PROBLEM STATEMENT
Exactly as given, write out the lines from the one containing "if empty is" through the end of the listing, with both ends included and nothing else.

RECORDED DATA
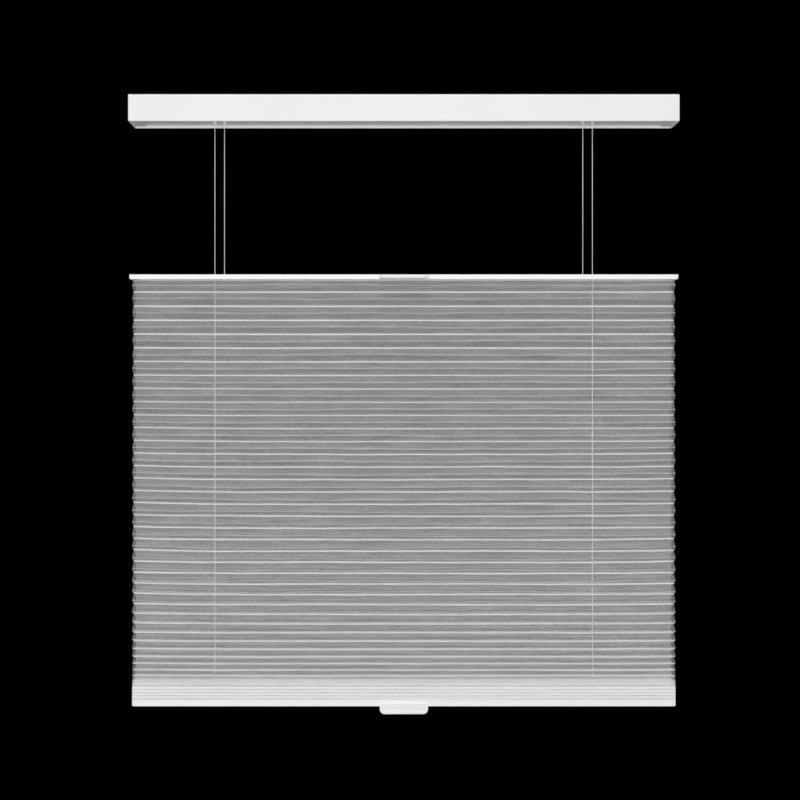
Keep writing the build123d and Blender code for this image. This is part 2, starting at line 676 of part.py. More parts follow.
def cell_heights():
    """The first cell is the cut one at the rail; below it the pitch falls towards the stack."""
    total = MID_BOTTOM - BOTTOM_TOP - 2 * FABRIC_GAP
    falling = CELL_COUNT - STACK_CELLS
    heights = []
    for i in range(1, CELL_COUNT):
        way_down = min(i / falling, 1)
        share = 1 - EVEN_SAG * way_down - (1 - EVEN_SAG) * way_down**SAG_POWER
        heights.append(STACK_PITCH + (OPEN_PITCH - STACK_PITCH) * share)
    scale = (total - FIRST_CELL) / sum(heights)
    return [FIRST_CELL] + [scale * h for h in heights]


def cell_outline(top, height, place):
    """The six corners of one cell, its ridges drooping more towards the bottom rail."""
    half = GLUE_WIDTH / 2
    reach = min(sqrt(FACET_LENGTH**2 - min(height / 2, FACET_LENGTH) ** 2), RIDGE_REACH_LIMIT)
    ridge = top - height * (1 / 2 + RIDGE_DROOP * place**DROOP_POWER)
    low = top - height
    front = CORD_Y - half
    back = CORD_Y + half
    front_corners = [(front, top), (front - reach, ridge), (front, low)]
    return front_corners + [(back, low), (back + reach, ridge), (back, top)]


def honeycomb_fabric():
    heights = cell_heights()
    tops = [MID_BOTTOM - FABRIC_GAP - sum(heights[:i]) for i in range(CELL_COUNT)]
    places = [i / (CELL_COUNT - 1) for i in range(CELL_COUNT)]
    cells = [cell_outline(*cell) for cell in zip(tops, heights, places)]
    fronts = [corner for cell in cells for corner in cell[:2]] + [cells[-1][2]]
    backs = [corner for cell in cells for corner in (cell[5], cell[4])] + [cells[-1][3]]
    neck_width = GLUE_WIDTH - 4 * LOOSE_FIT
    neck_top = MID_BOTTOM + RAIL_WALL
    neck_bottom = BOTTOM_TOP - RAIL_WALL + FABRIC_GAP
    with BuildPart() as fabric:
        with BuildSketch(Plane.YZ):
            with BuildLine():
                Polyline(*fronts, *reversed(backs), close=True)
            make_face()
            for cell in cells:
                inside = Polygon(*cell, align=None, mode=Mode.PRIVATE)
                offset(inside, -FABRIC_THICKNESS, kind=Kind.INTERSECTION, mode=Mode.SUBTRACT)
        extrude(amount=FABRIC_WIDTH / 2, both=True)
        for rail_width, low, high in (
            (MID_RAIL_WIDTH, tops[0], neck_top),
            (BOTTOM_RAIL_WIDTH, neck_bottom, cells[-1][2][1]),
        ):
            with BuildSketch(Plane.XY.offset(low)):
                with Locations((0, CORD_Y)):
                    Rectangle(rail_width - 2 * STRIP_LENGTH_LOSS, neck_width)
            extrude(amount=high - low)
        with BuildSketch(Plane.XY.offset(neck_top)):
            with Locations((-BOTTOM_CORD_X, CORD_Y), (BOTTOM_CORD_X, CORD_Y)):
                Circle(CORD_HOLE / 2)
        extrude(amount=neck_bottom - neck_top, mode=Mode.SUBTRACT)
    return fabric


# The pieces

save(headrail_profile(), "headrail_profile")
save(guide_pins(), "guide_roller_pins")
for word, side in SIDES.items():
    save(headrail_cap(side), f"headrail_end_cap_{word}")
    save(cord_bush(side * MID_CORD_X), f"mid_cord_bush_{word}")
    save(cord_bush(side * BOTTOM_CORD_X), f"bottom_cord_bush_{word}")
    save(cord_guide(side), f"cord_guide_{word}")
    mid_centre, bottom_centre = guide_rollers(side)
    save(roller(mid_centre), f"mid_cord_roller_{word}")
    save(roller(bottom_centre), f"bottom_cord_roller_{word}")

for word, side in {"mid": RIGHT, "bottom": LEFT}.items():
    save(motor_base(side), f"{word}_motor_base")
    save(motor_cover(side), f"{word}_motor_cover")
    save(motor_screws(side), f"{word}_motor_screws")
    save(motor_axles(side), f"{word}_motor_axles")
    save(cord_rotor(side), f"{word}_motor_cord_spool")
    save(storage_spool(side), f"{word}_motor_spring_spool")
    save(ribbon_spring(side), f"{word}_motor_spring")

MID_KNOT_Z = MID_TOP - RAIL_WALL - MID_ANCHOR_HEIGHT - KNOT_SEAT
BOTTOM_KNOT_Z = BOTTOM_STRIP_BOTTOM - BOTTOM_ANCHOR_HEIGHT - KNOT_SEAT
# On each spool the short cord lies in the lower groove and the long one in the upper groove.
for word, side in SIDES.items():
    groove = LOWER_GROOVE_Z if side == RIGHT else UPPER_GROOVE_Z
    cord = lift_cord(side, RIGHT, groove, MID_CORD_X, MID_ROLLER_Z, MID_KNOT_Z)
    save(cord, f"mid_cord_{word}")
    groove = LOWER_GROOVE_Z if side == LEFT else UPPER_GROOVE_Z
    cord = lift_cord(side, LEFT, groove, BOTTOM_CORD_X, BOTTOM_ROLLER_Z, BOTTOM_KNOT_Z)
    save(cord, f"bottom_cord_{word}")

MID_PIN_Z = MID_TOP - MID_HANDLE_DROP - HANDLE_THICKNESS / 2
BOTTOM_PIN_Z = BOTTOM_BOTTOM + BOTTOM_HANDLE_LAP / 2 + PIN_FIT
MID_SLOT_EDGE = RAIL_WALL - MID_RAIL_HEIGHT
MID_WEB_HOLES = [(MID_CORD_X, ANCHOR_BORE / 2), (BOTTOM_CORD_X, GROMMET_BODY / 2 + PIN_FIT)]
profile = rail_profile(MID_RAIL_WIDTH, MID_TOP, MID_RAIL_HEIGHT, MID_SLOT_EDGE, MID_WEB_HOLES, MID_PIN_Z)
save(profile, "mid_rail_profile")
profile = rail_profile(BOTTOM_RAIL_WIDTH, BOTTOM_TOP, BOTTOM_RAIL_HEIGHT, 0, [], BOTTOM_PIN_Z)
save(profile, "bottom_rail_profile")
strip = fabric_strip(MID_RAIL_WIDTH, MID_BOTTOM + RAIL_WALL, (MID_CORD_X, BOTTOM_CORD_X))
save(strip, "mid_rail_fabric_strip")
save(fabric_strip(BOTTOM_RAIL_WIDTH, BOTTOM_STRIP_BOTTOM, (BOTTOM_CORD_X,)), "bottom_rail_fabric_strip")
for word, side in SIDES.items():
    save(rail_cap(side, MID_RAIL_WIDTH, MID_TOP, MID_RAIL_HEIGHT), f"mid_rail_end_cap_{word}")
    save(rail_cap(side, BOTTOM_RAIL_WIDTH, BOTTOM_TOP, BOTTOM_RAIL_HEIGHT), f"bottom_rail_end_cap_{word}")
    save(mid_grommet(side * BOTTOM_CORD_X), f"mid_rail_grommet_{word}")
    save(cord_anchor(side * MID_CORD_X, MID_TOP - RAIL_WALL, MID_ANCHOR_HEIGHT), f"mid_cord_anchor_{word}")
    anchor = cord_anchor(side * BOTTOM_CORD_X, BOTTOM_STRIP_BOTTOM, BOTTOM_ANCHOR_HEIGHT)
    save(anchor, f"bottom_cord_anchor_{word}")

mid_grip_face = Plane(origin=(0, RAIL_FRONT, MID_TOP - MID_HANDLE_DROP), x_dir=(1, 0, 0), z_dir=(0, 0, -1))
save(with_pins(handle_grip(mid_grip_face, MID_HANDLE_LENGTH, 1), MID_PIN_Z), "mid_rail_handle")
bottom_grip_top = BOTTOM_BOTTOM + BOTTOM_HANDLE_LAP
bottom_grip_face = Plane(origin=(0, RAIL_FRONT, bottom_grip_top), x_dir=(1, 0, 0), z_dir=(0, -1, 0))
save(with_pins(handle_grip(bottom_grip_face, BOTTOM_HANDLE_LENGTH, -1), BOTTOM_PIN_Z), "bottom_rail_handle")

save(honeycomb_fabric(), "honeycomb_fabric")
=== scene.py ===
"""A cordless top-down bottom-up pleated blind with sheer honeycomb fabric, hung from its headrail.

Metres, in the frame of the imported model: the headrail's top is at z 0, X runs right, Y to the back.
"""

import json
import math

import bpy
import numpy as np
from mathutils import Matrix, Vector


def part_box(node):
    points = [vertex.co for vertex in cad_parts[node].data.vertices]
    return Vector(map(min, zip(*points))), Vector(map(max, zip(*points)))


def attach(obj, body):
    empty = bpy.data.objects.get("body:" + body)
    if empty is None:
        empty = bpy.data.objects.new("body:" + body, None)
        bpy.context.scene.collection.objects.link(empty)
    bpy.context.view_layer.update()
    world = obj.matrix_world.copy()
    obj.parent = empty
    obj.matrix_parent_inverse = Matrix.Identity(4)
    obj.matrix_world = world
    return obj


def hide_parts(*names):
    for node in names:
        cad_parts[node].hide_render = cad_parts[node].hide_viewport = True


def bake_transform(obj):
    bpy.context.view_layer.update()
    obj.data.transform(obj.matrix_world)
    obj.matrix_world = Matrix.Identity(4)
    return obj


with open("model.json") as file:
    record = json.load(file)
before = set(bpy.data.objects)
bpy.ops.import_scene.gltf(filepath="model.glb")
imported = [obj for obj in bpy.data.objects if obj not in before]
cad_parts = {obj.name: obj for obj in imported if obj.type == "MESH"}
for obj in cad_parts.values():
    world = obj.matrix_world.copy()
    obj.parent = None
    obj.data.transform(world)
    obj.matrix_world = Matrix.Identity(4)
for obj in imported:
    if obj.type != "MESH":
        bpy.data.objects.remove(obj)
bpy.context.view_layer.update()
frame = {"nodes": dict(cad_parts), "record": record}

MM = 0.001
SIDES = {"left": -1, "right": 1}

# ---------------------------------------------------------------- camera

CAMERA_X = -0.034  # a little left of the blind's middle
CAMERA_DISTANCE = 1.65  # from the headrail's front
CAMERA_DROP = 0.4436  # below the headrail's top
LENS = 51.2
SHIFT_X = 0.0245  # puts the blind back in the middle of the picture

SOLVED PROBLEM
    if empty is None:
        empty = bpy.data.objects.new("body:" + body, None)
        bpy.context.scene.collection.objects.link(empty)
    bpy.context.view_layer.update()
    world = obj.matrix_world.copy()
    obj.parent = empty
    obj.matrix_parent_inverse = Matrix.Identity(4)
    obj.matrix_world = world
    return obj


def hide_parts(*names):
    for node in names:
        cad_parts[node].hide_render = cad_parts[node].hide_viewport = True


def bake_transform(obj):
    bpy.context.view_layer.update()
    obj.data.transform(obj.matrix_world)
    obj.matrix_world = Matrix.Identity(4)
    return obj


with open("model.json") as file:
    record = json.load(file)
before = set(bpy.data.objects)
bpy.ops.import_scene.gltf(filepath="model.glb")
imported = [obj for obj in bpy.data.objects if obj not in before]
cad_parts = {obj.name: obj for obj in imported if obj.type == "MESH"}
for obj in cad_parts.values():
    world = obj.matrix_world.copy()
    obj.parent = None
    obj.data.transform(world)
    obj.matrix_world = Matrix.Identity(4)
for obj in imported:
    if obj.type != "MESH":
        bpy.data.objects.remove(obj)
bpy.context.view_layer.update()
frame = {"nodes": dict(cad_parts), "record": record}

MM = 0.001
SIDES = {"left": -1, "right": 1}

# ---------------------------------------------------------------- camera

CAMERA_X = -0.034  # a little left of the blind's middle
CAMERA_DISTANCE = 1.65  # from the headrail's front
CAMERA_DROP = 0.4436  # below the headrail's top
LENS = 51.2
SHIFT_X = 0.0245  # puts the blind back in the middle of the picture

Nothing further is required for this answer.